また、キム・ジョーンズがルイ・ヴィトンで手がけた最後のコレクションとなった2018年秋冬のパテント・モノグラム キャンバスのジャケットやパンツ、15年にわたりウィメンズ・プレタポルテを牽引したマーク・ジェイコブスのメゾンにおける最後のコレクション、2014年春夏の華やかな刺繍を施したジャケットなどを展示する。
アイコンバッグの展開
続く第3の世界では、過去のバッグから近年のコラボレーションまで、ルイ・ヴィトンのアイコンバッグを紹介。たとえば1900年頃、トランクの中にたたんで収納できるバッグとして誕生したコットン・キャンバスの「スティーマー・バッグ」が、ニコラ・ジェスキエールにより再解釈され、またヴァージル・アブローによってチェーンと安全ピンのアレンジを施されるなど、その原点と展開を見比べることができる。

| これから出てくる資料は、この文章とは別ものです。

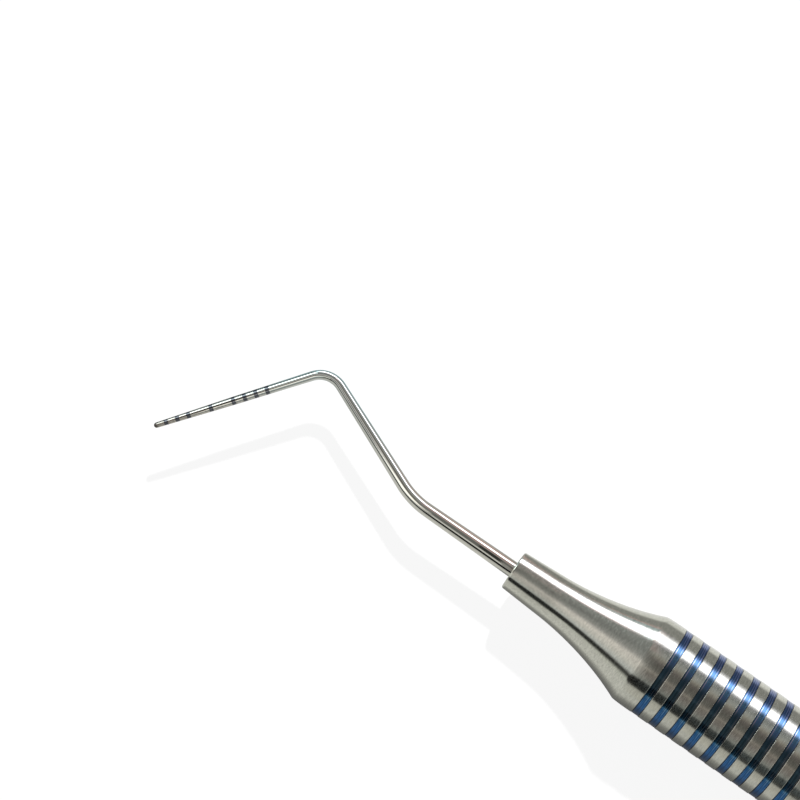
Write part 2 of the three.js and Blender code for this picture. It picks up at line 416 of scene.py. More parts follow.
# The bands' colour film differs round the handle, by the turn from the top towards +Y.
BAND_TONES = (
    (0, (2.3, 1.08, 0.74)), (0.018, (2.3, 1.1, 0.76)), (0.032, (2.1, 0.95, 0.74)),
    (0.05, (2.3, 0.96, 0.88)), (0.066, (4.2, 1.95, 1.4)), (0.083, (2.9, 1.3, 0.98)),
    (0.1, (2.0, 1.15, 1.0)), (0.124, (1.8, 1.0, 1.05)), (0.15, (1.25, 0.76, 0.95)),
    (0.25, (1.35, 0.8, 1.0)), (0.5, (1.0, 0.9, 1.0)), (0.88, (0.7, 0.82, 1.03)),
    (0.9, (0.75, 0.82, 0.98)), (0.917, (1.9, 1.7, 1.5)), (0.932, (2.0, 1.0, 0.75)),
    (0.952, (1.15, 0.56, 0.36)), (0.97, (1.4, 0.7, 0.43)), (1, (2.3, 1.08, 0.74)),
)

# A band's outer face, in mm along its outline: its middle, and how far from there it starts to
# darken and is darkest
BAND_FACE_MIDDLE = 0.47
BAND_FACE_BRIGHT = 0.23
BAND_FACE_RIM = 0.32

# Tone of the working end by the distance from the end of the tip, in millimetres.
TIP_TONES = (
    (0.24, (0.20, 0.18, 0.17)), (0.42, (0.82, 0.76, 0.71)), (2, (0.84, 0.78, 0.72)),
    (3.5, (0.98, 0.94, 0.89)), (7.5, (0.99, 0.97, 0.94)), (10.5, (0.95, 0.98, 0.97)),
    (14.5, (0.94, 0.97, 0.97)), (19, (0.91, 0.93, 0.92)), (32, (0.97, 0.96, 0.92)),
)
GROUND_FROM_TIP = (11.5, 9.5)             # the tip's fine grinding starts between these distances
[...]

「カプシーヌ」も、上品なトリヨンレザー製はもちろん、トロンプ・ルイユ風の技法と、雑誌の切り抜きのように斬新な素材の活用を特徴とするアーティスト、ヴィック・ムニーズとのコラボレーションバッグも展示するなど、人気バッグの多彩な展開にもふれることができるだろう。
旅と、生活と
第4の世界で着目するのは、ルイ・ヴィトンが交通手段の発展とともにその歴史を紡いできた点だ。それは、旅行かばんのアトリエとして創業したこのメゾンの原点に呼応するものだといえる。以来、バッグはもちろん、ライフスタイルの移り変わりとを映しだすウェアも含め、メゾンのアイテムは旅と生活とともに歩んできたといえる。

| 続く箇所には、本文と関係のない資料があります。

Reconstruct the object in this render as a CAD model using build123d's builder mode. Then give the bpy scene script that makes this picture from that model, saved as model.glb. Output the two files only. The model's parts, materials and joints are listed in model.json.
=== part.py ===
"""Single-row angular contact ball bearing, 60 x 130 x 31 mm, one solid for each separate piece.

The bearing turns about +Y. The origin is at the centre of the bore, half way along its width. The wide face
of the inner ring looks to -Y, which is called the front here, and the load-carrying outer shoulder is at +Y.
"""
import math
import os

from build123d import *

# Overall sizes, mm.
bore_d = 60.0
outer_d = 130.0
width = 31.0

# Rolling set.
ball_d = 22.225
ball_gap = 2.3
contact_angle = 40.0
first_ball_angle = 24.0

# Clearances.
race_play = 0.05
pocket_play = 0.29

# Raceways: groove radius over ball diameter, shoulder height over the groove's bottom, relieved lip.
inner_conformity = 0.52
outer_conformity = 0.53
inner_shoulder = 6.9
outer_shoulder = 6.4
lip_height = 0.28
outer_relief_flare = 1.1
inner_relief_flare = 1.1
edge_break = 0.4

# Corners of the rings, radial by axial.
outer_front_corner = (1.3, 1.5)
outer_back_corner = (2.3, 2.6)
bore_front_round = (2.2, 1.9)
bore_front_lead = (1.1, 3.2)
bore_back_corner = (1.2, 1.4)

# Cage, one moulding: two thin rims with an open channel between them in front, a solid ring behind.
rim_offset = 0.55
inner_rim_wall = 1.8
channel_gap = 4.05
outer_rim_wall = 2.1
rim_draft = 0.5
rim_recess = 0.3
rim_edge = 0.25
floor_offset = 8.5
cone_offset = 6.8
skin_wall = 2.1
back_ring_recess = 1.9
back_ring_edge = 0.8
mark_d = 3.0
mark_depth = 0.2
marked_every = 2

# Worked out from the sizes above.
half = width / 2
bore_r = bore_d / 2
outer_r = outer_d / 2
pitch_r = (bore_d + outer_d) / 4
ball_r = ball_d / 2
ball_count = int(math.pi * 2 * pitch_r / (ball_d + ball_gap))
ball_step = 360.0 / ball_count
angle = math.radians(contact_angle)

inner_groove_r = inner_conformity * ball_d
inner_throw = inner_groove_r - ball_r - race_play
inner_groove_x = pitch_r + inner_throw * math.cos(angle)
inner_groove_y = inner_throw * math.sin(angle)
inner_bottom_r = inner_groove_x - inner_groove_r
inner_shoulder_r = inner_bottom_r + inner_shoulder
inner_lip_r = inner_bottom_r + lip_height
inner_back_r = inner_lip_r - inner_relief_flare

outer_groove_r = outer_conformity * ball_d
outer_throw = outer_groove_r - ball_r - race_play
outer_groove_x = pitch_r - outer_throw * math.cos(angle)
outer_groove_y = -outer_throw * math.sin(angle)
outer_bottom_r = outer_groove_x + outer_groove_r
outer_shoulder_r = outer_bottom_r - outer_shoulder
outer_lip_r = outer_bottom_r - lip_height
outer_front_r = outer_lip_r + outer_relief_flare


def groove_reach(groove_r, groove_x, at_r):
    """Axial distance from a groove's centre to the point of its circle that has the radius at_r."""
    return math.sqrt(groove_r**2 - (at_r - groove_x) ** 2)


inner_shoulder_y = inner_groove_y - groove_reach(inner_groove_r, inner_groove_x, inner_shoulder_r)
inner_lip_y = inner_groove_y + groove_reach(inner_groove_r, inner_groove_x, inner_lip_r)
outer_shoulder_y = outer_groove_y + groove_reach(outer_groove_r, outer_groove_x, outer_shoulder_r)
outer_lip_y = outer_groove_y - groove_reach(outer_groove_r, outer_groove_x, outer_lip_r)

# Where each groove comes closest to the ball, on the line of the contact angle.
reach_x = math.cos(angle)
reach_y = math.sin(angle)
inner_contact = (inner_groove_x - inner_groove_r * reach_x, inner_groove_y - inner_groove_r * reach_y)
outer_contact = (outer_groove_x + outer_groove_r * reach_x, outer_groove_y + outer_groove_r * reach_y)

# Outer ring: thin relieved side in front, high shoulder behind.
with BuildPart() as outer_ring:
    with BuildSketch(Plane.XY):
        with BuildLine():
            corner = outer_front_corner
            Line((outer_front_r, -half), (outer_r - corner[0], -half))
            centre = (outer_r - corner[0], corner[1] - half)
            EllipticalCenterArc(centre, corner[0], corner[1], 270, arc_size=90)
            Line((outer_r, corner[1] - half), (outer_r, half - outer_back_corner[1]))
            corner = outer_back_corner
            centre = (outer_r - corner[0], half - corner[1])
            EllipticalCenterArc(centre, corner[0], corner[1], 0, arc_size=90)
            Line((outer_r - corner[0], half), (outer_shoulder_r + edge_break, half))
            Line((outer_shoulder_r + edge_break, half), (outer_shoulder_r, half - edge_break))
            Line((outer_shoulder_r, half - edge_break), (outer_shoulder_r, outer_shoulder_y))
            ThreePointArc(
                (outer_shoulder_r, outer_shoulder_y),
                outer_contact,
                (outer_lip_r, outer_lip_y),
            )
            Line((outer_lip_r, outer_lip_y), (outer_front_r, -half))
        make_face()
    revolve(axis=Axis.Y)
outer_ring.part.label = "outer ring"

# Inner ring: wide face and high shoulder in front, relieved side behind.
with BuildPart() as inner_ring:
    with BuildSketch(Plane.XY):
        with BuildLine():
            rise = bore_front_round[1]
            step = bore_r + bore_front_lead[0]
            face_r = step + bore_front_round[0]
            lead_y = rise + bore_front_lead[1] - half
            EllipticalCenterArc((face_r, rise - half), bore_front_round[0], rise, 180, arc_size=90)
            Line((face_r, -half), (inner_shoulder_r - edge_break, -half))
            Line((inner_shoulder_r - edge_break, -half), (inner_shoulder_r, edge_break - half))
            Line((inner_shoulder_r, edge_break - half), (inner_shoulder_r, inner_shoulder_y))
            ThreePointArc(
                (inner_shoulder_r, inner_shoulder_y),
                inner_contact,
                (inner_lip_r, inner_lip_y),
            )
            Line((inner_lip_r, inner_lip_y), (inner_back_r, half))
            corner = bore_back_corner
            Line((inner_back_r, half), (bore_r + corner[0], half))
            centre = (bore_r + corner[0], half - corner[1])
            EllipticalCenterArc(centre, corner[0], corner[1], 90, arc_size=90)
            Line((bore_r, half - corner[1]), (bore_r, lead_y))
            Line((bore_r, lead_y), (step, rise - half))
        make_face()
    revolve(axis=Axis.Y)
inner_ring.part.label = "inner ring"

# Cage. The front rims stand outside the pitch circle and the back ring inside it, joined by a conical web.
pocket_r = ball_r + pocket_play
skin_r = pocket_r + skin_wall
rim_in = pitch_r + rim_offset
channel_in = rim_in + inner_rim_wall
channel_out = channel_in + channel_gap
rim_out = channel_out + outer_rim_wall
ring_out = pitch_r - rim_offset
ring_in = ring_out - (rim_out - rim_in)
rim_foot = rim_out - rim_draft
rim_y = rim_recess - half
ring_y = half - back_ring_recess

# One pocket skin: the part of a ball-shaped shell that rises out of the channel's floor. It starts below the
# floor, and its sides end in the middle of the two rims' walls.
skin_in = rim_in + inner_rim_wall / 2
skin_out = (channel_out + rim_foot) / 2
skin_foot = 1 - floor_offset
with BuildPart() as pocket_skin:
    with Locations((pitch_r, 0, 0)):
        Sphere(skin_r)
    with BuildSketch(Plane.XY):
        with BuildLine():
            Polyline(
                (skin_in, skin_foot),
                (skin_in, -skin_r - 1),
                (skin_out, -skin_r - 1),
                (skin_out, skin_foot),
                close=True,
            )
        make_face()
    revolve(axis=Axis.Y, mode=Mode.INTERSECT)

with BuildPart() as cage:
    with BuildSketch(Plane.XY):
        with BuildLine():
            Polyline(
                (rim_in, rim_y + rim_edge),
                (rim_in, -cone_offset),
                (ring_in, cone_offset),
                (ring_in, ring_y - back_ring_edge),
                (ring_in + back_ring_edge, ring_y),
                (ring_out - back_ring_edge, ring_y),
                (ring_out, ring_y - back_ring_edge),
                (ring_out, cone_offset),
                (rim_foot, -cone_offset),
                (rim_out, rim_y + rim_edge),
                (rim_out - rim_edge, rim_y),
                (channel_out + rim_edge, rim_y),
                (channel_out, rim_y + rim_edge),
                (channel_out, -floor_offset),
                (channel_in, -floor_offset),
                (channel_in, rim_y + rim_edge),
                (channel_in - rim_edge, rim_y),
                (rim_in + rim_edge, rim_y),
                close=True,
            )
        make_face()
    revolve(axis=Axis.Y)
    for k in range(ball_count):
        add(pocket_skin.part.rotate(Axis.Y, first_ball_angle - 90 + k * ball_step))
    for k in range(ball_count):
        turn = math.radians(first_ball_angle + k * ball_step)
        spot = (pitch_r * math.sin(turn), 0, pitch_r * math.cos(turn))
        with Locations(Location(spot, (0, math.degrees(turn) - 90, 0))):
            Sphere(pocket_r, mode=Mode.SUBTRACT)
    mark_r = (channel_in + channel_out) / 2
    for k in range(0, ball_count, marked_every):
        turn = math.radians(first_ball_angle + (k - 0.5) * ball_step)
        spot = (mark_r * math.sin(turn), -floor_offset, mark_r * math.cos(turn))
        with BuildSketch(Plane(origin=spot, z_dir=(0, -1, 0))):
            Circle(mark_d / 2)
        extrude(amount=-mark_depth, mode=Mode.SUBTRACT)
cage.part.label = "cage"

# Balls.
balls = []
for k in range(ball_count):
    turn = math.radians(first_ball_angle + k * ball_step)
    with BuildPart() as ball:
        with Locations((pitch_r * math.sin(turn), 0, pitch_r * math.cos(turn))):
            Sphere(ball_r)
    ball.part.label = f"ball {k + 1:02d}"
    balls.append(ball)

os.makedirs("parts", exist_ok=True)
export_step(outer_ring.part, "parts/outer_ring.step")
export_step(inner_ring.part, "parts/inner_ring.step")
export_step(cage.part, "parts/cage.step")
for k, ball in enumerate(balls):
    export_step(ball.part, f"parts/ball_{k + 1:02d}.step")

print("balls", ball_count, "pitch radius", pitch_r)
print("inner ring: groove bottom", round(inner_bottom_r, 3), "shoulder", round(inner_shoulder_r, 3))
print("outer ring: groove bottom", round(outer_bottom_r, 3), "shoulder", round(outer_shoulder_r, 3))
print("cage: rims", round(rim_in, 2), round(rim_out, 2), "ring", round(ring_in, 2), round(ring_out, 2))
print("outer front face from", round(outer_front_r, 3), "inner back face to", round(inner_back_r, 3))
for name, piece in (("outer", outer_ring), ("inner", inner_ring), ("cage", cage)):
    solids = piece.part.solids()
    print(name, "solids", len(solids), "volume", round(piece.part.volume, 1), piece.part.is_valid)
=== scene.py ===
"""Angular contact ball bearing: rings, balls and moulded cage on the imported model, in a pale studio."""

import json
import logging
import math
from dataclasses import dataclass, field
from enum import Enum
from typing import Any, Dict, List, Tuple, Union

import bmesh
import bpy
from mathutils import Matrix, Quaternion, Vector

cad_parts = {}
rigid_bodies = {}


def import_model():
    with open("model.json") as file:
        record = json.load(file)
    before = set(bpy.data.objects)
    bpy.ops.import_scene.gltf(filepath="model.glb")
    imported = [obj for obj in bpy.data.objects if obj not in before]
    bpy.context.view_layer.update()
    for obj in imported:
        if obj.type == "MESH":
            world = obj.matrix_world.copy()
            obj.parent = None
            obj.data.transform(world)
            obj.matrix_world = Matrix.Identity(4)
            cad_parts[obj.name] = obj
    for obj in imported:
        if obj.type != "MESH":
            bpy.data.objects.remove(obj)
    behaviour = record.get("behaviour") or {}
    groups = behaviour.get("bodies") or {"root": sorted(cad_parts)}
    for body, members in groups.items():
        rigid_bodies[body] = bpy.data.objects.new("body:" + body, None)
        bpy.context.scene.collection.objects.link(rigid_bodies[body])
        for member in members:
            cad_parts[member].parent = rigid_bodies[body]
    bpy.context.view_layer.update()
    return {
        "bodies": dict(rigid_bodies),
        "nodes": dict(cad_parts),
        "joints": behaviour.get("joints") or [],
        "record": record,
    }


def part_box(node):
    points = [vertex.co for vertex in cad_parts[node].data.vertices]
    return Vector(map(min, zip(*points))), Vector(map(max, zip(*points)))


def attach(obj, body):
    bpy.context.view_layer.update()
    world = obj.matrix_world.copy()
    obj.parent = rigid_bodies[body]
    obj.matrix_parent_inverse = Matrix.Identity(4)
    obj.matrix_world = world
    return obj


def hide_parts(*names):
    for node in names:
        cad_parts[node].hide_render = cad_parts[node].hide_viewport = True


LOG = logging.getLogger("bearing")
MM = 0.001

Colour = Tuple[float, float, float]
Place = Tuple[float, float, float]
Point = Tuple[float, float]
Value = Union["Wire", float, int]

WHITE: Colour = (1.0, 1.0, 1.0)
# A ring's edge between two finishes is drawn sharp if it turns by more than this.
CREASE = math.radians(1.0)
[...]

バッグでは、たとえば先に紹介した「スティーマー・バッグ」は、当時の船旅の習慣を反映するものであり、洗濯物を清潔な衣服と分けて収納するバッグを求める需要を反映したものだった。1910年頃の「ネヴァーフル」は、鉄道の旅においてトランクと一緒に使用されたしなやかなレザーバッグだ。
一方、1923年の「エクセルスキー・カー・トランク」は、自転車のラゲージラックに装着し、乗客のバッグをラゲージを収納するために製作された堅牢なもの。さらに1941年の「アヴィエット・トランク」は、空の旅に特化してデザインされており、スーツやコート、シャツ、シューズなどを収納できる、大きな容量を有するものであった。このように、移動手段の移り変わりとともに、バッグの形や機能も多彩に変化してきたことが見てとれる。